Humanists Refuse The Evidence of Miracles
Is the Belief in the Supernatural Harmful?
THE HUMANIST'S CLAIM: The Harms of the Supernatural Outlook
Because of believing that supernatural beings control the world, people have often misdirected their energies in attempting to solve problems. Instead of studying the world to discover scientific solutions to problems, they performed religious activities in an effort to obtain the assistance of benevolent supernatural beings or thwart the influence of malicious ones.
This misdirection of energies is seen, for instance, in the history of the attempts to prevent the outbreak and spread of diseases in Europe. The historian Andrew White relates that, during many centuries in the Middle Ages, the filthiness of European cities repeatedly caused great plagues that sent multitudes to their graves..
Humanists must be desperate to try this argument. The premise is false, and even if it were true, it provides no proof nor evidence that supernatural miracles never happened. At best a humanist might say, "I don't like that supernatural miracles happened, because I believe they harmed people." And that belief still would not be in accordance with historical reality.
Does this sound anything like Christianity?
...they performed religious activities in an effort to obtain the assistance of benevolent supernatural beings or thwart the influence of malicious ones.
This is not Christianity. Not at all. This is a description of people who follow pagan gods. This is why technological progress was limited prior to Christianity. People believed in capricious and arbitrary gods who needed to be bribed, conjoled, and tricked into helping humanity.
Dear humanist: don't use examples from paganism to try to discredit the Bible.
The example of a misdirection of energy given by the humanist writer, is that there were filthy conditions in European cities during the Middle Ages, and this resulted in multiple outbreaks
of disease resulting in death.
This is true. But, it would not have happened if people had followed what the Bible teaches.
People in the Middle Ages did not know that filth was bad... or that filth was the source of disease. They did not know about microbes, and germs, and viruses. It is also true that people in at the time of Moses also did not know these things. Yet, the Mosaic Law includes provisions concerning cleanliness, sanitary practices, and the treatment of people with infectious diseases that were practical and effective at stopping the spread of disease.
People didn't know about germs, but God did. And through His law He protected those who followed His law from disease and infections. During the 14th century the bubonic plague spread throughout Europe. The Jews were following the sanitary laws of the Bible and their death rate was just 5% that of the Gentile population.
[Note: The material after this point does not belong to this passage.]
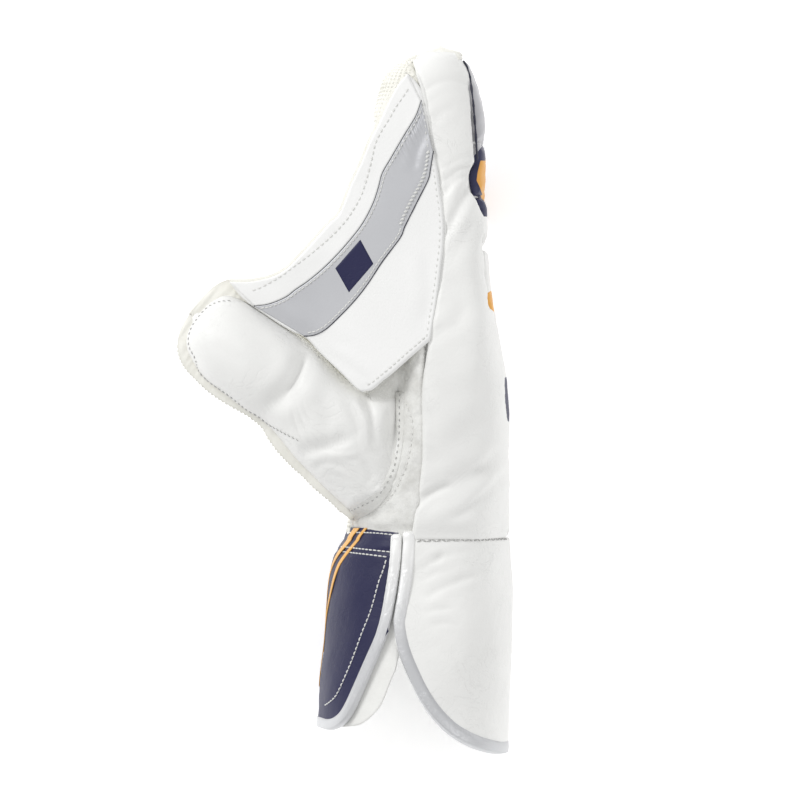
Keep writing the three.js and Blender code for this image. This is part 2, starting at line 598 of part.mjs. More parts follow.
// The cuff: two tongues of padded leather, white behind and navy in front, each bound round its edge.
const cuffRing = (outer, inner) => cuffForm(-outer).subtract(cuffForm(-inner));
function cuffCutter(edge, direction, inset) {
  const line = new THREE.CatmullRomCurve3(
    edge.map((p) => new THREE.Vector3(p.x * HAND_DEPTH, p.y * CUFF_LENGTH, 0)));
  const inside = stations(0, 1, 13).map((t) => {
    const at = line.getPoint(t);
    const dir = line.getTangent(t);
    return [at.x - direction * dir.y * inset, at.y + direction * dir.x * inset];
  });
  inside[0][1] = -GAP;
  const end = inside[inside.length - 1];
  return prism([...inside, [direction * FAR, end[1]], [direction * FAR, -GAP]], -1, FAR);
}
const cuffPanel = (edge, direction, outer, inner) =>
  cuffRing(outer, inner).intersect(cuffCutter(edge, direction, BINDING_WIDTH + GAP));
const cuffBinding = (edge, direction, outer, inner) =>
  cuffRing(outer, inner)
    .intersect(cuffCutter(edge, direction, 0))
    .subtract(cuffCutter(edge, direction, BINDING_WIDTH));
const cuffLining = cuffRing(PALM_CUFF_WALL + GAP, PALM_CUFF_WALL + GAP + CUFF_LINING)
  .intersect(cuffCutter(CUFF_LINING_EDGE, -1, 0));

const glove = new THREE.Group();

// Cutting can leave chips beside a piece: the piece itself is the largest body.
function largest(solid) {
  return solid.simplify(SMOOTHED).intersect(box(-FAR, FAR, -FAR, FAR, 0, FAR))
    .decompose().reduce((a, b) => (b.volume() > a.volume() ? b : a));
}

function addPiece(name, finish, solid) {
  const { vertProperties, triVerts } = largest(solid).getMesh();
  const geometry = new THREE.BufferGeometry();
  geometry.setAttribute('position', new THREE.BufferAttribute(new Float32Array(vertProperties), 3));
  geometry.setIndex(new THREE.BufferAttribute(new Uint32Array(triVerts), 1));
  geometry.computeVertexNormals();
  const mesh = new THREE.Mesh(geometry, new THREE.MeshStandardMaterial(FINISHES[finish]));
  mesh.name = name;
  glove.add(mesh);
}

addPiece('hand_shell', 'white', handShell);
addPiece('knuckle_wall', 'white', knuckleWall);
fingerStalls.forEach(({ name, finish, solid }) => addPiece(name, finish, solid));
addPiece('thumb_back', 'white', thumbBack);
addPiece('thumb_facing', 'rubber', thumbFacing);
addPiece('palm_facing', 'rubber', palmFacing);
addPiece('thumb_gusset', 'suede', gusset);
addPiece('side_panel', 'white', sidePanel);
addPiece('back_panel', 'white', backPanel);
backRolls.forEach(({ name, finish, solid }) => addPiece(name, finish, solid));
addPiece('web_plate', 'white', webPlate);
addPiece('web_rim_band', 'white', webRim);
addPiece('web_stripe', 'grey', webStripe);
addPiece('back_cuff', 'white', cuffPanel(BACK_CUFF_EDGE, 1, 0, CUFF_WALL));
addPiece('back_cuff_binding', 'silver',
  cuffBinding(BACK_CUFF_EDGE, 1, -BINDING_PROUD, CUFF_WALL + BINDING_PROUD));
addPiece('palm_cuff', 'navy', cuffPanel(PALM_CUFF_EDGE, -1, 0, PALM_CUFF_WALL));
addPiece('palm_cuff_binding', 'silver',
  cuffBinding(PALM_CUFF_EDGE, -1, -BINDING_PROUD, PALM_CUFF_WALL));
addPiece('palm_cuff_lining', 'white', cuffLining);

// The origin is the middle of the glove's footprint on the surface that it lies on.
const extent = new THREE.Box3().setFromObject(glove);
const middle = extent.getCenter(new THREE.Vector3());
glove.position.set(-middle.x, -middle.y, -extent.min.z);
const part = new THREE.Group();
part.add(glove);

export default part;
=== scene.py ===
"""Looks of a wicketkeeping glove: right hand, lying on its little-finger edge, thumb side up.

Lengths are millimetres in the glove's own frame: x grows from the palm to the back, with x = 0 inside
the hand, y = 0 is the wrist seam and z = 0 the surface that the glove lies on. side_view() turns points
of the side view, counted in squares of 0.47 mm from its top left corner, into that frame.
"""

import json
import math

import bpy
import numpy as np
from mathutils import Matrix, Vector
from mathutils.bvhtree import BVHTree

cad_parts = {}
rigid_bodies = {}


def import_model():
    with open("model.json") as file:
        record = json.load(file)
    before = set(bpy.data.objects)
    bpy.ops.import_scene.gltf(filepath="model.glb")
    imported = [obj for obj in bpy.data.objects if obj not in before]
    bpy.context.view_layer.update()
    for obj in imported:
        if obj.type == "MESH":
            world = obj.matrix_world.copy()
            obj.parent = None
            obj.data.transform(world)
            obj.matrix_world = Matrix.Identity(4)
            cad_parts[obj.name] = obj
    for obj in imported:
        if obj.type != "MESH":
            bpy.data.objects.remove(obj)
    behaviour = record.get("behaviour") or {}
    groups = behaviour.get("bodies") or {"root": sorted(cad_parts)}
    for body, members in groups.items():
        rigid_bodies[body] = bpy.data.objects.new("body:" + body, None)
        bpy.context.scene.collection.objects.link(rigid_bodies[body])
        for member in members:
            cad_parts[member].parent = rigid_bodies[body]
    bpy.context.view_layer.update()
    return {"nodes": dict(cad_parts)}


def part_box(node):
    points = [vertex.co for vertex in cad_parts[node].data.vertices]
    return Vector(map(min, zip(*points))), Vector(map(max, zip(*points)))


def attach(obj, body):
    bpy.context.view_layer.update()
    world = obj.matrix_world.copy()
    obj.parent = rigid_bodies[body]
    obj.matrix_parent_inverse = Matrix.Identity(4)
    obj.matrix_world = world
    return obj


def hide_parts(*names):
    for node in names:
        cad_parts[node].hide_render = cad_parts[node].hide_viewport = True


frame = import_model()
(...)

Arturo Castiglioni writing in "A History of Medicine" notes that: "The laws against leprosy in Leviticus 13 may be regarded as the first model of a sanitary legislation."
People did not live in filth in the Middle Age because they believed in the supernatural. They lived in filth because they did not know what the Bible taught.
Conclusion: The humanist assumptions about how belief in the supernatural impacts human activity are not supported by historical reality.
But they have still more to say on this topic: Based on biblical teachings, Christian theologians during those centuries thought the plagues were caused by
the anger of God or the malevolence of Satan. The Bible gave them ample support for their belief. It contains numerous instances of God punishing people by means of pestilence (e.g., Exodus 32:35; Numbers 16:44-49; Jeremiah 21:6). And in describing Jesus healing miracles, the New Testament attributes the following afflictions to demons: blindness (Matthew 12:22); muteness (Matthew 9:32-33); lameness (Luke
13:11,16); epilepsy (Matthew 17:14-18); and insanity (Mark 5:1-13).